Gay, William, “1991 Announcements,” Newsletter of the Concerned Philosophers for Peace, Vol. 11, No. 1 (Spring 1991).

CPP President. Duane Cady has been elected CPP President for 1991. He succeeds James Sterba, who served in 1990.

Papers for October Conference. The fourth annual conference of CPP will be held in Knoxville October 25-27, 1991. Our host is the Univ. of Tennessee, with Sheldon Cohen in charge of local arrangements. For the first time we have a theme, namely, Nationalism and Militarism in Regional Conflicts. Henry Shue of Cornell University’s Prog. on Ethics and Public Life, and tentatively Michael Klare, Assoc. Prof. of Peace and World Security Studies at Hampshire College, will be our invited speakers. Papers on aspects of the conf. theme are preferred, but other war and peace issues are not excluded. Papers, limited to 20 minutes reading time, can be submitted in duplicate to Laurence Bove (Walsh College, 2020 Easton St., N.E., N. Canton, OH 44720) by July 1st.

Call for Papers. William Gay is seeking papers for a joint American-Soviet volume on philosophical reflections for the 21st century. The perspective is social political philosophy, with an emphasis upon issues of war and peace. Seven North American essays will be included along with seven Soviet essays. The coeditors are William Gay for Concerned Philosophers for Peace and Tatjana Alekseeva for the Institute of Philosophy in Moscow. Both an English (Rowman & Littlefield) and a Russian (Politizdat) edition will be published by 1993.
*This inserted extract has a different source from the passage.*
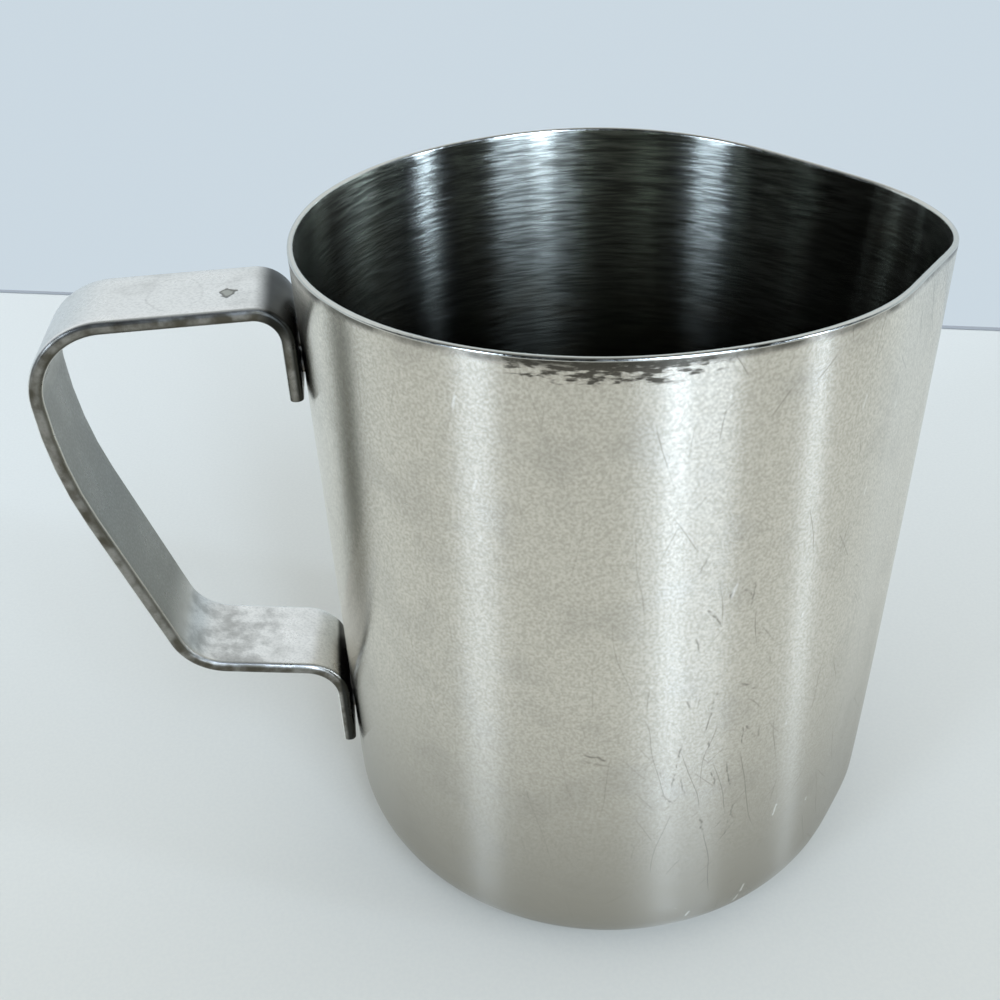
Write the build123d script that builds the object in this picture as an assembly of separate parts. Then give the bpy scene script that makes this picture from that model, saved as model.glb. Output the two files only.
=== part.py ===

Essays may be submitted on any of the following topics: Post-Perestroika Ethical Views of Nuclear War and Deterrence; Political Realism, Morality, and the Future of the Nation-State; Nonviolent Alternatives to War; Capitalism, Socialism, and Democracy in the 21st Century; Feminist Views on Conflict and International Relations; Peace and Justice from a North-South Perspective; and Ethics and Environmental Concerns. All American essays will be selected by blind review. The text should not exceed 25 double-spaced pages. Papers are to be sent in duplicate to William Gay (Department of Philosophy, UNC at Charlotte, Charlotte, NC 28223).

Longwood Series. You should have received an announcement of the publication of the papers of CPP’s second annual conference in 1989. The book was issued in October by Longwood Academic in Wakefield, NH under the title of In the Interest of Peace: A Spectrum of Philosophical Views, eds., K. Klein and J. Kunkel. Longwood has recently agreed to publish a series of volumes consisting of selections from future CPP conferences. Kenneth Klein has been named the General Editor for this series. The next volume will be the 1990 Notre Dame papers which are currently being selected and edited by Duane Cady and Richard Werner. This volume is expected to be out in the fall.

Nominations for CPP Officers. If you know someone who might like to serve as a CPP officer during the coming years please submit her or his name to Joseph Kunkel. The office of President is an annual position. The Executive Secretary is a three-year term beginning in 1992. And the two representatives from each of the three APA divisions overlap with two-year terms. Concerned Philosophers for Peace can only be vibrant with your continued support.

CPP Meeting at Central Division of APA. CPP will conduct two sessions in Private Dining Room no. 6 of the Palmer House in Chicago on April 24, 1991. From 7:15 to 8:15, John J. Mearsheimer (University of Chicago) will speak on the topic “Why We Will Miss the Cold War” and from 8:30 to 9:30, a panel composed of Tomis Kapitan (Eastern Carolina University),Robert Holmes (University of Rochester), and R. Paul Churchill (George Washington University) will address the topic “War and Peace Issues in the Middle East.” A CPP business meeting will follow from 9:45 to 10:15.